Indeed, Three Centuries of American Art proved to be the first time the US Government employed a MoMA exhibition as a form of soft power. In addition to building the legacy of Alfred Barr Jr., A. Conger Goodyear, and Abby Aldrich Rockefeller, my research uncovered the many hands that sustained Three Centuries of American Art. In particular,two extraordinary women stood out: Dorthey Dudley, MoMA’s head of registration, and Sarah Newmeyer, head of MoMA’s publicity department. These two women created the bureaucracy and infrastructure that ensured the exhibition could go on view in the face of World War II and spread the word of the exhibition in hundreds of articles that traveled around the world from Australia to Germany.

What’s something surprising you learned while writing the book?

There were so many surprises, and I will leave most of them to the reader to discover. In general, I was struck by the necessary interpretive flexibility of artworks for MoMA curators and for the essential diplomatic work that the exhibition performed. For example, when I began, I never would have guessed that there were at least 26 Communist artists in the exhibition—a number that did not yet appear to bother MoMA administrators or the approximately 30 diplomats invited to the exhibition preview. This would change during World War II.
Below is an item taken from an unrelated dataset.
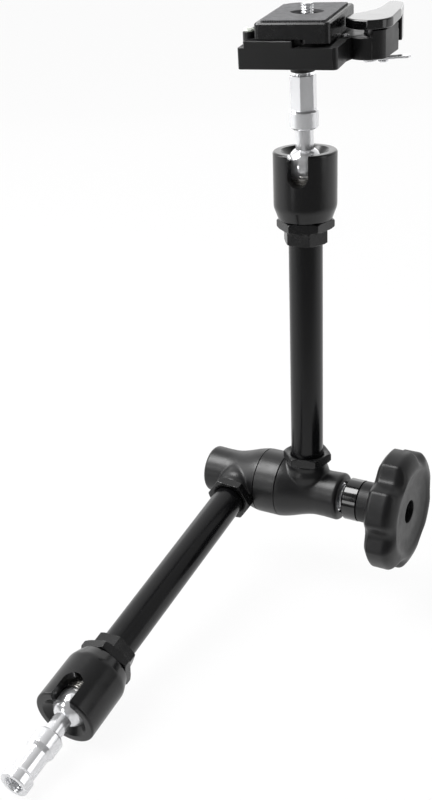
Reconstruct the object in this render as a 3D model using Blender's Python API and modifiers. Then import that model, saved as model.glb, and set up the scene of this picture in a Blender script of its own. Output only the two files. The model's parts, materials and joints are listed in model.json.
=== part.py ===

Lastly, I hope the readers can sense the joy I had in writing the book and the marvel I felt in my discoveries. Art history is struggling as a profession right now, but art historians are vital to our understanding of culture. We are a relatively small group of people versed in the visual complexity of the world around us and able to share that knowledge with others. As the world becomes more digital and more visual, we are a vital linchpin, demonstrating the complicated legacy of seemingly new images.  I hope readers can also sense the stakes in the Three Centuries of American Art’s display, the risks that MoMA and other museums took, and the desperation of diplomats to try anything to strengthen the relationship between France and the United States.